While Crazy Jane is one actor playing multiple characters, the reverse is true of Robotman and Negative Man, characters who are each played by multiple actors. Robotman and Negative Man are physically performed by Riley Shanahan and Matthew Zuk, while Brendan Fraser provides the voice of the former and Matt Bomer the latter. Both Guerrero and showrunner Jeremy Carver attest that these dynamics presented a filmmaking challenge, but the resulting performances tied into the nature of the show. When Doom Patrol begins, racecar driver Cliff Steele (Fraser) wakes up to learn that his body was destroyed in a car crash and his brain has been transplanted into a robot body — and not a particularly good one, either. Shanahan’s performance embodies the feeling of not being at home in your physical form, while Fraser provides the caustic sarcasm (and occasionally uncontrollable rage) of a man trying to make sense of a ridiculously tragic situation.

We see a little bit more of the human side of Negative Man, a closeted Air Force pilot whose plane went down in the ‘50s, but the push-and-pull between Bomer and Zuk also resonates with the dynamic between Captain Larry Trainor and the Negative Spirit that now lives within him.

Normalcy vs. oddities

Too often, the battle between superheroes and supervillains on screen amounts to one character with powers battling another character with nearly identical powers who chooses to use them for evil. Doom Patrol gives you something different. The main characters are marginalized outcasts from the fringes of society, and their powers are often manifestations of their traumas: Crazy Jane’s powerful personalities were created as a defense mechanism to help her survive abuse, for instance, while the Negative Spirit often stands in for Negative Man’s complicated relationship with his homosexuality. On the other side, many of the show’s villains belong to a government organization called the Bureau of Normalcy, which seeks to eradicate absurdity and enforce heteronormativity in American society.
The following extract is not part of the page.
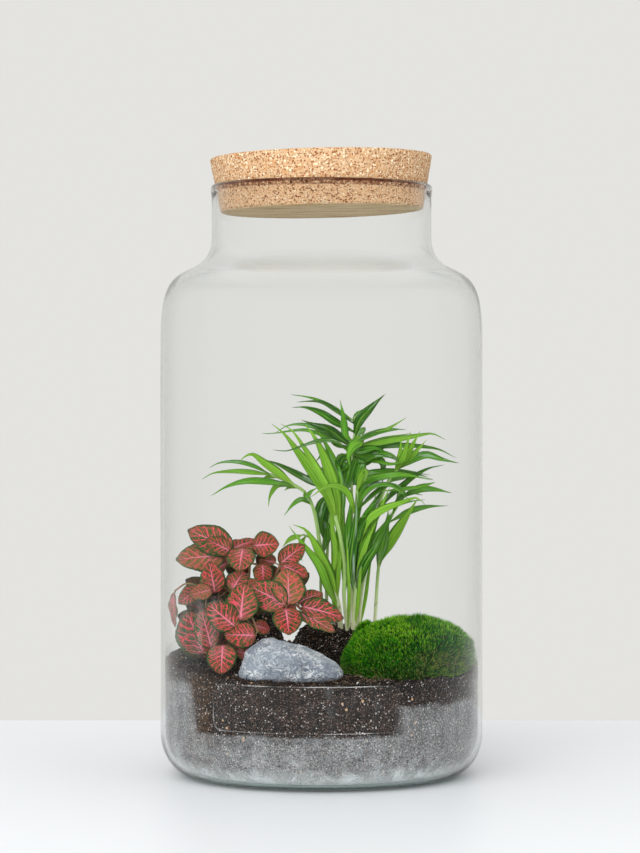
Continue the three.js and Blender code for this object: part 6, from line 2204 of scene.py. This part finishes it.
@dataclass
class Studio:
    """Table, light and camera."""

    back_edge: float = 0.259
    table_size: Place = (2.6, 1.3, 0.03)
    wall: Color = (0.775, 0.770, 0.742)
    dim_side: Color = (0.50, 0.50, 0.49)
    ceiling: Color = (0.95, 0.96, 0.97)
    overhead: float = 46.0
    front: float = 74.0
    fill: float = 15.0

    def table(self) -> None:
        """Lays the table top, whose back edge shows behind the jar."""
        deselect()
        width, depth, height = self.table_size
        middle = (0, self.back_edge - depth / 2, -height / 2)
        bpy.ops.mesh.primitive_cube_add(size=1, location=middle, scale=self.table_size)
        top = named("table")
        bpy.ops.object.transform_apply(location=True, rotation=True, scale=True)
        bevel = top.modifiers.new("edge", "BEVEL")
        bevel.width = 0.0015
        bevel.segments = 3
        bpy.ops.object.modifier_apply(modifier="edge")
        top.data.materials.append(TableFinish().make())
        top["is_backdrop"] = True

    def lamp(self, name: str, place: Place, aim: Place, size: float, watts: float, color: Color) -> None:
        """Hangs a soft square lamp.

        Args:
            name: Its name.
            place: Where it hangs.
            aim: What it shines at.
            size: Its side.
            watts: Its power.
            color: Its colour.
        """
        data = bpy.data.lights.new(name, "AREA")
        data.size = size
        data.energy = watts
        data.color = color
        lamp = bpy.data.objects.new(name, data)
        lamp.visible_camera = False
        lamp.visible_glossy = False
        lamp.visible_transmission = False
        lamp.location = place
        lamp.rotation_euler = (Vector(aim) - Vector(place)).to_track_quat("-Z", "Y").to_euler()
        bpy.context.scene.collection.objects.link(lamp)

    def sky(self) -> None:
        """Paints the pale room: the wall behind, a lighter ceiling and a dimmer side behind the camera."""
        g = Graph("room", world=True)
        x, y, z = g.axes(g.node("TexCoord").outputs["Generated"])
        color = g.mix(self.dim_side, self.wall, y.step(-0.55, 0.35))
        color = g.mix(color, self.dim_side, abs(x).step(0.80, 0.97))
        color = g.mix(color, self.ceiling, z.step(0.35, 0.9))
        shade = g.node("Background", None, {"Color": color}).outputs[0]
        g.node("OutputWorld", None, {"Surface": shade})
        bpy.context.scene.world = g.block

    def camera(self) -> None:
        """Stands the camera where the photograph was taken from."""
        data = bpy.data.cameras.new("camera")
        data.sensor_width = 36
        data.lens = FOCAL_PIXELS / PHOTO_HEIGHT * data.sensor_width
        data.shift_x = -(JAR_AXIS_PIXEL - PHOTO_WIDTH / 2) / PHOTO_HEIGHT
        data.clip_start = 0.05
        data.clip_end = 50
        camera = bpy.data.objects.new("camera", data)
        camera.location = (0, -EYE_DISTANCE * MM, EYE_HEIGHT * MM)
        camera.rotation_euler = (math.radians(90 + EYE_TILT), 0, 0)
        bpy.context.scene.collection.objects.link(camera)
        bpy.context.scene.camera = camera

    def build(self) -> None:
        """Sets up the whole studio."""
        view = bpy.context.scene.view_settings
        view.view_transform = "Standard"
        view.look = "None"
        self.camera()
        self.table()
        self.sky()
        lamps = (
            ("overhead_lamp", (-0.7, -2.2, 2.3), (0, -0.05, 0.08), 2.6, self.overhead, (1.0, 0.99, 0.97)),
            ("front_lamp", (-0.8, -3.5, 0.85), (0, 0, 0.12), 2.2, self.front, (1.0, 0.99, 0.98)),
            ("left_fill", (-1.6, -1.3, 0.42), (0, 0, 0), 1.3, self.fill, (0.99, 1.0, 1.0)),
            ("right_fill", (1.6, -1.3, 0.42), (0, 0, 0), 1.3, self.fill, (0.99, 1.0, 1.0)),
        )
        for name, place, aim, size, watts, color in lamps:
            self.lamp(name, place, aim, size, watts, color)


def corners() -> list[list[float]]:
    """The object's lowest and highest corners as plain lists."""
    return [[round(float(value), 6) for value in corner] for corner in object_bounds()]


def main() -> None:
    """Builds the pieces in order."""
    logging.basicConfig(level=logging.INFO, format="%(name)s %(message)s")
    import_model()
    Studio().build()
    for piece in (Jar(), Soil(), Stone(), Moss(), Palm(), NervePlant()):
        log.info("building %s", type(piece).__name__)
        piece.build()


if __name__ == "__main__":
    main()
One of the Bureau’s biggest opponents (and the Doom Patrol’s most powerful ally) is Danny the Street: A living, teleporting street block that identifies as genderqueer and provides a home for lost people across the world.

Magic, madness, and sadness

At one point in the animated series Adventure Time, the scientist Betty (Lena Dunham) is trying to figure out what makes wizards tick. She identifies three core characteristics of all wizards: Magic, madness, and sadness. Doom Patrol works off a very similar formula, often shifting between crazy comic book absurdity and soulful pathos within the same scene.

Aside from the Bureau of Normalcy, the show’s primary villain is Mr. Nobody (Alan Tudyk), an interdimensional mastermind who kidnaps team leader Niles Caulder (Timothy Dalton) and manipulates everyone else. Several episodes are narrated by Mr. Nobody, and he takes pleasure in riffing on the show itself and talking to directly to viewers even as he derides them as “Reddit trolls” and “Grant Morrison fans.” But as the show goes on, the emptiness at the heart of Mr. Nobody is revealed, given how much he was ignored and derided as a “nobody” in his human life, even by those closest to him. You even start to feel for him by the end.

Danny the Street is another main vector for the magic, madness, and sadness of Doom Patrol. After the team rescues a superpowered muscleman named Flex Mentallo (Devan Chandler Long) from decades-long imprisonment by the Bureau of Normalcy, Flex gets to reunite with his old friend Danny. When Danny asks after his wife Dolores (Susan Williams), Flex sadly has to confess that Dolores was killed by the Bureau. Danny goes to comfort him but doesn’t have arms to hug, so one of the wacky waving inflatable tube guys on Danny’s block embraces Flex instead. Where else can you find a multi-emotional visual like that?